===== Source data

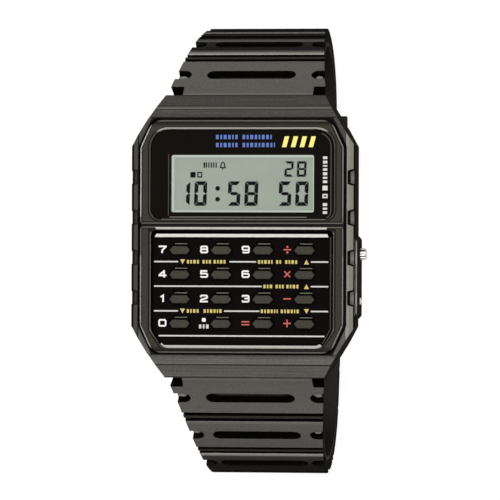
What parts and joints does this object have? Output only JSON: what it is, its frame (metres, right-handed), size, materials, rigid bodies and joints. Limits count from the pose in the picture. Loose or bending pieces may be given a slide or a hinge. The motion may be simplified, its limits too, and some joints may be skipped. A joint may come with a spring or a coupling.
{
  "type": "calculator watch",
  "caption": "Digital wristwatch with a calculator keypad under its display, in a resin case on a slotted resin strap, stood on its loop with the buckle undone.",
  "frame": {"origin": "centre of the case back's outer face", "axes": "+Z out of the dial, +Y to twelve o'clock, +X to the side buttons; the watch stands dial up on its strap loop"},
  "size_m": [0.0357, 0.0702, 0.0529],
  "materials": {
    "case_resin": "satin grained resin",
    "frame_resin": "satin black resin",
    "strap_resin": "fine grained resin",
    "panel_black": "matt black printed panel",
    "key_resin": "satin grey resin",
    "window_glass": "clear polished",
    "display": "grey green liquid crystal",
    "reflector": "brushed film",
    "silicone": "soft",
    "zebra": "layered elastomer",
    "module_resin": "moulded",
    "board": "glass epoxy",
    "components": "moulded",
    "steel": "brushed",
    "chrome": "bright plated",
    "spring_steel": "drawn wire",
    "brass": "rolled",
    "seal_rubber": "soft black"
  },
  "bodies": {
    "watch_case": {"case_body": "case_resin", "front_frame": "frame_resin", "display_glass": "window_glass", "keypad_panel": "panel_black", "key_membrane": "silicone", "lcd_panel": "display", "lcd_reflector": "reflector", "zebra_strips": "zebra", "lcd_holder": "module_resin", "circuit_board": "board", "board_components": "components", "battery": "steel", "module_frame": "module_resin", "battery_clip": "spring_steel", "case_back": "steel", "case_back_gasket": "seal_rubber", "case_back_screws": "steel", "piezo_disc": "brass", "piezo_contact_spring": "spring_steel", "mode_button_spring": "spring_steel", "mode_button_seal": "seal_rubber", "adjust_button_spring": "spring_steel", "adjust_button_seal": "seal_rubber", "spring_bar_upper": "steel", "spring_bar_lower": "steel"},
    "key_7": {"key_7": "key_resin"},
    "key_8": {"key_8": "key_resin"},
    "key_9": {"key_9": "key_resin"},
    "key_divide": {"key_divide": "key_resin"},
    "key_4": {"key_4": "key_resin"},
    "key_5": {"key_5": "key_resin"},
    "key_6": {"key_6": "key_resin"},
    "key_multiply": {"key_multiply": "key_resin"},
    "key_1": {"key_1": "key_resin"},
    "key_2": {"key_2": "key_resin"},
    "key_3": {"key_3": "key_resin"},
    "key_minus": {"key_minus": "key_resin"},
    "key_0": {"key_0": "key_resin"},
    "key_point": {"key_point": "key_resin"},
    "key_equals": {"key_equals": "key_resin"},
    "key_plus": {"key_plus": "key_resin"},
    "mode_button": {"mode_button": "chrome", "mode_button_clip": "spring_steel"},
    "adjust_button": {"adjust_button": "chrome", "adjust_button_clip": "spring_steel"},
    "buckle_half": {"strap_buckle_half": "strap_resin", "keeper_fixed": "strap_resin", "buckle_bar": "steel"},
    "tail_half": {"strap_tail_half": "strap_resin"},
    "buckle_frame": {"buckle_frame": "steel"},
    "buckle_tongue": {"buckle_tongue": "steel"},
    "loose_keeper": {"keeper_loose": "strap_resin"}
  },
  "joints": [
    {"name": "key_7_press", "type": "slide", "parent": "watch_case", "child": "key_7", "axis": [0, 0, -1], "range_m": [0, 0.00035], "stiffness_N_per_m": 600, "springref_m": -0.0006},
    {"name": "key_8_press", "type": "slide", "parent": "watch_case", "child": "key_8", "axis": [0, 0, -1], "range_m": [0, 0.00035], "stiffness_N_per_m": 600, "springref_m": -0.0006},
    {"name": "key_9_press", "type": "slide", "parent": "watch_case", "child": "key_9", "axis": [0, 0, -1], "range_m": [0, 0.00035], "stiffness_N_per_m": 600, "springref_m": -0.0006},
    {"name": "key_divide_press", "type": "slide", "parent": "watch_case", "child": "key_divide", "axis": [0, 0, -1], "range_m": [0, 0.00035], "stiffness_N_per_m": 600, "springref_m": -0.0006},
    {"name": "key_4_press", "type": "slide", "parent": "watch_case", "child": "key_4", "axis": [0, 0, -1], "range_m": [0, 0.00035], "stiffness_N_per_m": 600, "springref_m": -0.0006},
    {"name": "key_5_press", "type": "slide", "parent": "watch_case", "child": "key_5", "axis": [0, 0, -1], "range_m": [0, 0.00035], "stiffness_N_per_m": 600, "springref_m": -0.0006},
    {"name": "key_6_press", "type": "slide", "parent": "watch_case", "child": "key_6", "axis": [0, 0, -1], "range_m": [0, 0.00035], "stiffness_N_per_m": 600, "springref_m": -0.0006},
    {"name": "key_multiply_press", "type": "slide", "parent": "watch_case", "child": "key_multiply", "axis": [0, 0, -1], "range_m": [0, 0.00035], "stiffness_N_per_m": 600, "springref_m": -0.0006},
    {"name": "key_1_press", "type": "slide", "parent": "watch_case", "child": "key_1", "axis": [0, 0, -1], "range_m": [0, 0.00035], "stiffness_N_per_m": 600, "springref_m": -0.0006},
    {"name": "key_2_press", "type": "slide", "parent": "watch_case", "child": "key_2", "axis": [0, 0, -1], "range_m": [0, 0.00035], "stiffness_N_per_m": 600, "springref_m": -0.0006},
    {"name": "key_3_press", "type": "slide", "parent": "watch_case", "child": "key_3", "axis": [0, 0, -1], "range_m": [0, 0.00035], "stiffness_N_per_m": 600, "springref_m": -0.0006},
    {"name": "key_minus_press", "type": "slide", "parent": "watch_case", "child": "key_minus", "axis": [0, 0, -1], "range_m": [0, 0.00035], "stiffness_N_per_m": 600, "springref_m": -0.0006},
    {"name": "key_0_press", "type": "slide", "parent": "watch_case", "child": "key_0", "axis": [0, 0, -1], "range_m": [0, 0.00035], "stiffness_N_per_m": 600, "springref_m": -0.0006},
    {"name": "key_point_press", "type": "slide", "parent": "watch_case", "child": "key_point", "axis": [0, 0, -1], "range_m": [0, 0.00035], "stiffness_N_per_m": 600, "springref_m": -0.0006},
    {"name": "key_equals_press", "type": "slide", "parent": "watch_case", "child": "key_equals", "axis": [0, 0, -1], "range_m": [0, 0.00035], "stiffness_N_per_m": 600, "springref_m": -0.0006},
    {"name": "key_plus_press", "type": "slide", "parent": "watch_case", "child": "key_plus", "axis": [0, 0, -1], "range_m": [0, 0.00035], "stiffness_N_per_m": 600, "springref_m": -0.0006},
    {"name": "mode_button_press", "type": "slide", "parent": "watch_case", "child": "mode_button", "axis": [-1, 0, 0], "range_m": [0, 0.0006], "stiffness_N_per_m": 900, "springref_m": -0.0006, "deforming": ["mode_button_spring"]},
    {"name": "adjust_button_press", "type": "slide", "parent": "watch_case", "child": "adjust_button", "axis": [-1, 0, 0], "range_m": [0, 0.0004], "stiffness_N_per_m": 900, "springref_m": -0.0006, "deforming": ["adjust_button_spring"]},
    {"name": "tail_half_swing", "type": "hinge", "parent": "watch_case", "child": "tail_half", "pos_m": [0, -0.0196, 0.0024], "axis": [-1, 0, 0], "range_deg": [0, 40]},
    {"name": "buckle_half_swing", "type": "hinge", "parent": "watch_case", "child": "buckle_half", "pos_m": [0, 0.0196, 0.0024], "axis": [1, 0, 0], "range_deg": [0, 40]},
    {"name": "buckle_frame_swing", "type": "hinge", "parent": "buckle_half", "child": "buckle_frame", "pos_m": [0, 0.00535, -0.03759], "axis": [-1, 0, 0], "range_deg": [0, 80]},
    {"name": "buckle_tongue_swing", "type": "hinge", "parent": "buckle_frame", "child": "buckle_tongue", "pos_m": [0, 0.00535, -0.03759], "axis": [1, 0, 0], "range_deg": [0, 10]},
    {"name": "loose_keeper_slide", "type": "slide", "parent": "buckle_half", "child": "loose_keeper", "axis": [0, -0.9903, -0.1392], "range_m": [-0.0018, 0.0013]}
  ],
  "couplings": [
    {"joint": "buckle_half_swing", "follows": "tail_half_swing", "ratio": 1}
  ]
}
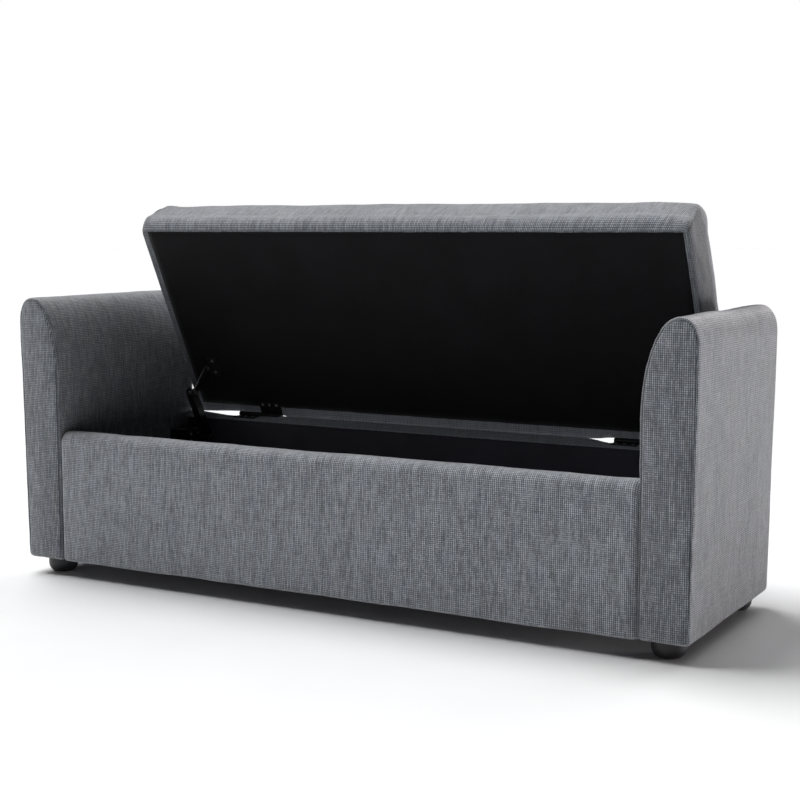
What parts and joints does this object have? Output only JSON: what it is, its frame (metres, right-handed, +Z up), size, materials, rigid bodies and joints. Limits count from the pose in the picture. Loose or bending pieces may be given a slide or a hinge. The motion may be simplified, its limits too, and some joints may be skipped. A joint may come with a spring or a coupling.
{
  "type": "storage bench",
  "caption": "Upholstered storage bench: padded arms with rounded tops, a low fabric box between them and a padded lid on hinges, held open by folding stays.",
  "frame": {"origin": "centre of the bench's footprint, on the floor", "axes": "+X along the bench towards the arm on the right as seen from the front, +Y to the back, +Z up"},
  "size_m": [1.392, 0.5442, 0.7319],
  "materials": {
    "slate_fabric": "matte",
    "black_lining": "matte",
    "foam": "matte",
    "plywood": "matte",
    "black_board": "matte",
    "black_steel": "satin",
    "zinc_steel": "satin",
    "black_plastic": "satin"
  },
  "bodies": {
    "bench": {"left_arm_cover": "slate_fabric", "right_arm_cover": "slate_fabric", "left_arm_padding": "foam", "right_arm_padding": "foam", "left_arm_end_boards": "plywood", "right_arm_end_boards": "plywood", "left_arm_side_boards": "plywood", "right_arm_side_boards": "plywood", "left_arm_rails": "plywood", "right_arm_rails": "plywood", "left_arm_base_board": "plywood", "right_arm_base_board": "plywood", "front_cover": "slate_fabric", "front_padding": "foam", "front_board": "plywood", "front_lining": "black_lining", "rear_cover": "slate_fabric", "rear_board": "plywood", "rear_rail": "plywood", "rear_lining": "black_lining", "floor_board": "plywood", "floor_lining": "black_lining", "floor_bearers": "plywood", "dust_cover": "black_lining", "front_corner_blocks": "black_board", "rear_corner_blocks": "black_board", "arm_bolts": "zinc_steel", "tee_nuts": "zinc_steel", "front_left_foot": "black_plastic", "front_right_foot": "black_plastic", "rear_left_foot": "black_plastic", "rear_right_foot": "black_plastic", "foot_screws": "zinc_steel", "left_hinge_rail_leaf": "black_steel", "right_hinge_rail_leaf": "black_steel", "hinge_pins": "black_steel", "hinge_rail_screws": "zinc_steel", "left_stay_base": "black_steel", "right_stay_base": "black_steel", "stay_base_rivets": "zinc_steel", "stay_base_screws": "zinc_steel"},
    "lid": {"lid_board": "plywood", "lid_foam": "foam", "lid_cover": "slate_fabric", "lid_lining": "black_lining", "left_hinge_lid_leaf": "black_steel", "right_hinge_lid_leaf": "black_steel", "hinge_lid_screws": "zinc_steel", "left_stay_bracket": "black_steel", "right_stay_bracket": "black_steel", "stay_bracket_rivets": "zinc_steel", "stay_bracket_screws": "zinc_steel"},
    "left_stay": {"left_stay_arm": "black_steel", "left_elbow_rivet": "zinc_steel"},
    "left_link": {"left_stay_link": "black_steel"},
    "right_stay": {"right_stay_arm": "black_steel", "right_elbow_rivet": "zinc_steel"},
    "right_link": {"right_stay_link": "black_steel"}
  },
  "joints": [
    {"name": "lid_hinge", "type": "hinge", "parent": "bench", "child": "lid", "pos_m": [0, 0.219, 0.285], "axis": [-1, 0, 0], "range_deg": [-64, 11]},
    {"name": "left_stay_pivot", "type": "hinge", "parent": "bench", "child": "left_stay", "pos_m": [-0.54, 0.178, 0.237], "axis": [-1, 0, 0], "range_deg": [-64, 11]},
    {"name": "left_elbow", "type": "hinge", "parent": "left_stay", "child": "left_link", "pos_m": [-0.53025, 0.1249, 0.33675], "axis": [-1, 0, 0], "range_deg": [-11, 64]},
    {"name": "right_stay_pivot", "type": "hinge", "parent": "bench", "child": "right_stay", "pos_m": [0.54, 0.178, 0.237], "axis": [-1, 0, 0], "range_deg": [-64, 11]},
    {"name": "right_elbow", "type": "hinge", "parent": "right_stay", "child": "right_link", "pos_m": [0.53025, 0.1249, 0.33675], "axis": [-1, 0, 0], "range_deg": [-11, 64]}
  ],
  "couplings": [
    {"joint": "left_stay_pivot", "follows": "lid_hinge", "ratio": 1},
    {"joint": "left_elbow", "follows": "lid_hinge", "ratio": -1},
    {"joint": "right_stay_pivot", "follows": "lid_hinge", "ratio": 1},
    {"joint": "right_elbow", "follows": "lid_hinge", "ratio": -1}
  ]
}
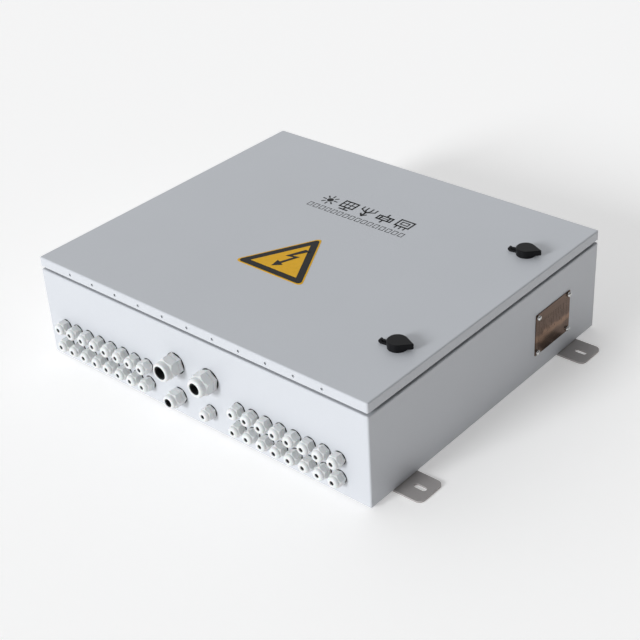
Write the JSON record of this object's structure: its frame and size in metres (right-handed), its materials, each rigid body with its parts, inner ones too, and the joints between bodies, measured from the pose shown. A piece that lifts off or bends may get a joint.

==========

§ Direction: Read through the data and copy every line where "picture" shows up.

§ Answer to this problem:
What parts and joints does this object have? Output only JSON: what it is, its frame (metres, right-handed), size, materials, rigid bodies and joints. Limits count from the pose in the picture. Loose or bending pieces may be given a slide or a hinge. The motion may be simplified, its limits too, and some joints may be skipped. A joint may come with a spring or a coupling.
What parts and joints does this object have? Output only JSON: what it is, its frame (metres, right-handed, +Z up), size, materials, rigid bodies and joints. Limits count from the pose in the picture. Loose or bending pieces may be given a slide or a hinge. The motion may be simplified, its limits too, and some joints may be skipped. A joint may come with a spring or a coupling.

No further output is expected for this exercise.